According to Homeland Security Today Contributing Writer Dave Sloggett, “terrorist attacks in Egypt before 2009 were occasional (sporadic), but no emergent pattern.”
However, he noted that the numbers of attacks increased significantly in 2013, as shown below:
2009 – 6
2010 – 8
2011 – 64
2012 – 82
2013 – 637
2014 – 396
2015 – 248 (Year January to end of June) annualized 500 is the same pattern continues.
“This is the backdrop to the situation in Egypt,” Sloggett said, noting a, “Steady climb from 209 to 2013 when the Egyptian Army started to take serious action to correct a deteriorating situation.”
Rocket attacks on the neighboring cities of Eilat in Israel, and Aqaba in Jordan, have been a tactic used by militants from Islamist groups like Hamas and organizations linked to Al Qaeda because of the relative ease of launching rocket attacks against these two cities from adjacent desert areas.
“In recent months the Islamic State, formerly known as the Islamic State of Iraq and al-Sham (ISIS), has managed to position itself as the most significant threat to regional stability in the Middle East,” said Yoram Schweitzer, an expert on international terrorism and head of the program on terrorism at the Institute for National Security Studies (INSS) in Tel Aviv.
However, Schweitzer pointed out to Homeland Security Today, the world has the impression ISIS controls the Sinai, which is not the case. The jihadist group Ansar Beit Al Maqdis, which is affiliated with ISIS, has been carrying out these terrorist operations for a considerable amount of time. Since the two groups are affiliated, Ansar Beit Al Maqdis’s operational abilities have improved with the backing of ISIS.
Schweitzer posited whether, in light of these latest developments, ISIS is indeed a rising Islamic jihadist force about to seize control of several countries in the region as part of its plan to establish an Islamic caliphate, or whether it is an organization with limited capabilities vis-a-vis its far reaching ambitions whose pretensions exceed its real strength and are derived from its sophisticated social media strategy.
According to Schweitzer, Israel is not currently a top priority for ISIS, Al Qaeda or Jabhat Al Nusra. Yet, in light of the recent ISIS-linked rocket attacks, and since jihadist organizations regard Israel as a partner in the Western coalition, they may choose to undertake action against Israerl at an earlier stage than originally planned.
“Despite this risk,” he added, “it is best for Israel to avoid initiating premature military measures against them, as long as it is not forced into an operation in order to thwart direct action against it. Israel should leave this task to the broad-based international coalition assembled against these organizations, while still contributing to the success of the mission assuming neither a high profile nor a leading role."
“Rocket fire on Israel’s south is liable to escalate, even against the will of all the major players in the region,” added Amos Harel, military correspondent for the Haaretz English daily newspaper. He pointed out that Israel has less information about these new players in the world of terrorism, in comparison to the stores of data it has on organizations like Hamas and Hezbollah. It is also difficult to strike back at those who carry out such attacks because even if their identities become known, they generally do not have any camps out in the open, nor any other infrastructure that can be targeted openly; and in any case, Israel would find it difficult to operate on Egyptian soil.

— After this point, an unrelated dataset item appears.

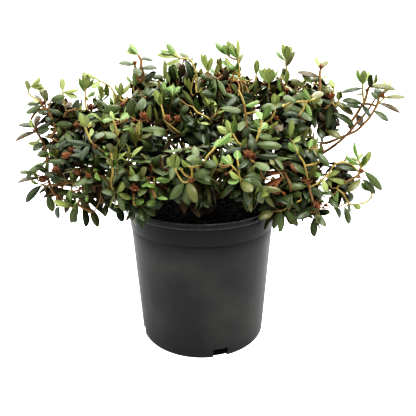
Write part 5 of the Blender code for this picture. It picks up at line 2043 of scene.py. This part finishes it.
def build_seed_heads():
    """Clusters of dry rust-brown capsules, and the small buds at the other twig ends."""
    settings = bpy.context.scene.rhododendron_plant
    chance = random.Random(5)
    capsules, buds = [], []
    for head in crown().heads:
        across, beside = square_to(head.axis)
        for number in range(settings.capsules_per_head):
            angle = number * GOLDEN_ANGLE + chance.uniform(-0.3, 0.3)
            lean = math.radians(6 + 46 * number / settings.capsules_per_head)
            around = across * math.cos(angle) + beside * math.sin(angle)
            axis = (head.axis * math.cos(lean) + around * math.sin(lean)).normalized()
            length = settings.capsule_length * head.size * chance.uniform(0.75, 1.15)
            width = settings.capsule_radius * head.size * chance.uniform(0.8, 1.2)
            capsules.append((head.place + axis * 0.001, axis, (width, width, length)))
    for bud in crown().buds:
        buds.append((bud.place, bud.axis, (0.0012 * bud.size, 0.0012 * bud.size, 0.0045 * bud.size)))
    blank = capsule_mesh()
    rust = bark_finish("rust", settings.seed_head_colour, rough=0.5)
    keep(capsule_piece("seed_heads", capsules, blank, rust))
    scales = bark_finish("bud_scales", settings.bud_colour, rough=0.3)
    keep(capsule_piece("buds", buds, blank, scales))
    bpy.data.objects.remove(blank)


# Settings

def setting(kind, **limits):
    """A maker of settings of one kind, from their name, description and default."""
    return lambda name, description, default: kind(
        name=name, description=description, default=default, **limits
    )


length = setting(FloatProperty, min=0.0, unit="LENGTH", precision=4)
colour = setting(FloatVectorProperty, size=3, min=0.0, max=1.0, subtype="COLOR")
share = setting(FloatProperty, min=0.0, max=1.0, subtype="FACTOR")
angle = setting(FloatProperty, subtype="ANGLE", unit="ROTATION")
power = setting(FloatProperty, min=0.0, unit="POWER")
amount = setting(FloatProperty, min=0.0)
whole = setting(IntProperty, min=3)


class PotSettings(bpy.types.PropertyGroup):
    lip_roll: length("Lip roll", "Radius of the lip's rolled edge", 0.0019)
    segments: whole("Segments", "Faces round the pot", 144)
    plastic_colour: colour("Plastic", "Colour of the plastic", (0.016, 0.017, 0.017))
    # The band's colour is a painted dark reflection, darker and bluer than the plastic.
    band_dark_reflection_colour: colour("Band", "Colour of its clean upper part", (0.006, 0.0065, 0.009))


class MulchSettings(bpy.types.PropertyGroup):
    chip_density: amount("Chips", "Chips to a square metre", 42000.0)
    chip_smallest: length("Smallest chip", "Length of the smallest chips", 0.0022)
    chip_largest: length("Largest chip", "Length of the largest chips", 0.0105)
    fibre_count: whole("Fibres", "Straw fibres on the mulch", 90)
    mulch_colour: colour("Mulch", "Colour of the bed", (0.004, 0.0035, 0.003))
    chip_colour: colour("Chips", "Colour of the chips", (0.008, 0.006, 0.0045))
    straw_colour: colour("Straw", "Colour of the fibres", (0.16, 0.125, 0.080))


class PlantSettings(bpy.types.PropertyGroup):
    old_leaf_length: length("Old leaf length", "Length of last year's leaves", 0.0345)
    old_leaf_width: length("Old leaf width", "Width of last year's leaves", 0.0112)
    young_leaf_length: length("Young leaf length", "Length of this year's leaves", 0.0255)
    young_leaf_width: length("Young leaf width", "Width of this year's leaves", 0.0088)
    whorl_leaves: whole("Leaves in a whorl", "Old leaves at a twig's end", 6)
    fine_twigs: whole("Fine twigs", "Finer twigs to a mass of mean reach", 32)
    shoot_share: share("Shoots", "Share of whorls with shoots", 0.58)
    seed_head_share: share("Seed heads", "Share of whorls with a seed head", 0.09)
    capsules_per_head: whole("Capsules", "Capsules in a seed head", 11)
    capsule_length: length("Capsule length", "Length of a capsule", 0.0090)
    capsule_radius: length("Capsule radius", "Radius of a capsule", 0.0019)
    deep_colour: colour("Deep green", "Darkest old leaves", (0.030, 0.043, 0.018))
    dark_colour: colour("Dark green", "Dark old leaves", (0.049, 0.067, 0.024))
    mid_colour: colour("Mid green", "Middling old leaves", (0.076, 0.099, 0.036))
    olive_colour: colour("Olive", "Olive old leaves", (0.118, 0.118, 0.045))
    bronze_colour: colour("Bronze", "Bronzed old leaves", (0.078, 0.052, 0.029))
    dead_colour: colour("Dead", "Dead leaves", (0.26, 0.12, 0.052))
    light_colour: colour("Light green", "Lightest young leaves", (0.195, 0.230, 0.083))
    green_colour: colour("Fresh green", "Greenest young leaves", (0.115, 0.180, 0.055))
    yellow_colour: colour("Yellow-green", "Yellowest young leaves", (0.240, 0.260, 0.090))
    old_underside_colour: colour("Old underside", "Underside of old leaves", (0.12, 0.085, 0.050))
    young_underside_colour: colour("Young underside", "Underside of young leaves", (0.30, 0.30, 0.12))
    old_midrib_colour: colour("Old midrib", "Midrib of old leaves", (0.11, 0.15, 0.060))
    young_midrib_colour: colour("Young midrib", "Midrib of young leaves", (0.31, 0.35, 0.145))
    # Painted shade: the trunk is coloured darker than the boughs for the shadow that it stands in.
    trunk_shade_colour: colour("Old bark", "Trunk", (0.060, 0.038, 0.024))
    bark_colour: colour("Bark", "Boughs", (0.160, 0.092, 0.045))
    twig_colour: colour("Twig bark", "Twigs", (0.24, 0.15, 0.068))
    shoot_colour: colour("Shoots", "This year's shoots", (0.36, 0.29, 0.105))
    seed_head_colour: colour("Seed heads", "Dry seed heads", (0.215, 0.100, 0.050))
    bud_colour: colour("Buds", "Bud scales", (0.16, 0.12, 0.045))


class StageSettings(bpy.types.PropertyGroup):
    camera_distance: length("Camera distance", "From the pot's axis", -SIGHT.y)
    camera_height: length("Camera height", "Above the floor", SIGHT.z)
    camera_pitch: angle("Camera pitch", "Downward tilt", CAMERA_PITCH)
    camera_yaw: angle("Camera yaw", "Turn to +X", CAMERA_YAW)
    camera_roll: angle("Camera roll", "Roll about the view", CAMERA_ROLL)
    lens: amount("Lens", "Focal length in mm on a 36 mm sensor", LENS)
    floor_half_width: length("Floor", "Half of the floor's width", 12.0)
    floor_colour: colour("Floor", "Colour of the floor", (0.45, 0.45, 0.45))
    world_colour: colour("World", "Colour of the surroundings", (1.0, 1.0, 1.0))
    world_top: amount("Light from above", "Strength overhead", 3.1)
    world_side: amount("Light from the sides", "Strength at the horizon", 0.35)
    world_front: share("Light from the front", "Share of that strength on the camera's side", 0.25)
    floor_glow: amount("Floor glow", "The floor's own light", 0.75)
    key_power: power("Key light", "Front right softbox", 32.0)
    fill_power: power("Fill light", "Left softbox", 5.5)
    back_power: power("Back light", "Rear softbox", 12.0)


# Operators and panel

class BuildPot(bpy.types.Operator):
    """Build the nursery pot"""

    bl_idname = "rhododendron.build_pot"
    bl_label = "Pot"

    def execute(self, context):
        build_pot()
        return {"FINISHED"}


class BuildMulch(bpy.types.Operator):
    """Build the bark mulch with its chips and fibres"""

    bl_idname = "rhododendron.build_mulch"
    bl_label = "Mulch"

    def execute(self, context):
        build_mulch()
        return {"FINISHED"}


class BuildLimbs(bpy.types.Operator):
    """Build the trunk and the boughs"""

    bl_idname = "rhododendron.build_limbs"
    bl_label = "Trunk and boughs"

    def execute(self, context):
        build_limbs()
        return {"FINISHED"}


class BuildTwigs(bpy.types.Operator):
    """Build the twigs and the young shoots"""

    bl_idname = "rhododendron.build_twigs"
    bl_label = "Twigs and shoots"

    def execute(self, context):
        build_twigs()
        return {"FINISHED"}


class BuildLeaves(bpy.types.Operator):
    """Build the old and the young leaves"""

    bl_idname = "rhododendron.build_leaves"
    bl_label = "Leaves"

    def execute(self, context):
        build_leaves()
        return {"FINISHED"}


class BuildSeedHeads(bpy.types.Operator):
    """Build the seed heads and the buds"""

    bl_idname = "rhododendron.build_seed_heads"
    bl_label = "Seed heads and buds"

    def execute(self, context):
        build_seed_heads()
        return {"FINISHED"}


class BuildStage(bpy.types.Operator):
    """Set the floor, the lights and the camera"""

    bl_idname = "rhododendron.build_stage"
    bl_label = "Stage"

    def execute(self, context):
        build_stage()
        return {"FINISHED"}


OPERATORS = (BuildPot, BuildMulch, BuildLimbs, BuildTwigs, BuildLeaves, BuildSeedHeads, BuildStage)


class RhododendronPanel(bpy.types.Panel):
    """Lists the operators in the 3D view's sidebar"""

    bl_idname = "VIEW3D_PT_rhododendron"
    bl_label = "Rhododendron"
    bl_space_type = "VIEW_3D"
    bl_region_type = "UI"
    bl_category = "Rhododendron"

    def draw(self, context):
        for operator in OPERATORS:
            self.layout.operator(operator.bl_idname)


SETTINGS = (
    ("rhododendron_pot", PotSettings),
    ("rhododendron_mulch", MulchSettings),
    ("rhododendron_plant", PlantSettings),
    ("rhododendron_stage", StageSettings),
)


def register():
    for name, settings in SETTINGS:
        bpy.utils.register_class(settings)
        setattr(bpy.types.Scene, name, PointerProperty(type=settings))
    for operator in OPERATORS:
        bpy.utils.register_class(operator)
    bpy.utils.register_class(RhododendronPanel)


def unregister():
    bpy.utils.unregister_class(RhododendronPanel)
    for operator in reversed(OPERATORS):
        bpy.utils.unregister_class(operator)
    for name, settings in reversed(SETTINGS):
        delattr(bpy.types.Scene, name)
        bpy.utils.unregister_class(settings)


def main():
    register()
    bpy.ops.rhododendron.build_pot()
    bpy.ops.rhododendron.build_mulch()
    bpy.ops.rhododendron.build_limbs()
    bpy.ops.rhododendron.build_twigs()
    bpy.ops.rhododendron.build_leaves()
    bpy.ops.rhododendron.build_seed_heads()
    bpy.ops.rhododendron.build_stage()


if __name__ == "__main__":
    main()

Ronald Tiersky, Eastman Professor of Political Science at Amherst College, told Homeland Security Today, “I think its necessary to take a long view rather than try to figure out what this incident means.”
Tiersky said that to understand the implications it is important to know who ordered the attack – was it ISIS central or was it the local group in Sinai acting on their own initiative, which is how ISIS has operated a lot from the beginning.
“Once you know who is ordering the attacks, then you can get an idea of what it may mean,” he said. “Is this part of some ISIS strategy or is this one incident in one of the many places that ISIS has affiliates. The attack is a tactic, but what is the strategy?”
Is the strategy still being formulated in Raqqa, or is it an effort by local commanders to go it alone without any coordination withISIS “Caliph” Abu Bakr al-Baghdadi. Currently, it’s believed the ISIS central leadership is under siege, and if that is the case it is more likely that the rocket attack was an isolated incident. It is also not part of the caliphate strategy, so there may be more attacks of this kind, but they will not add up to anything.
Tiersky explained to Homeland Security Today that, “The real threat, as far as Egypt is concerned, is destabilization of the government which would mean social unrest which is why it is important for the government to convince the population that the rocket attack on Israel is an isolated incident and that the army will be able to contain insurgent military attacks in the northern Sinai.”
As far as Israel is concerned, ISIS does not want to provoke the Israeli army and it would not be in Israel’s interest to initiate military action in the Sinai which is now Egyptian territory.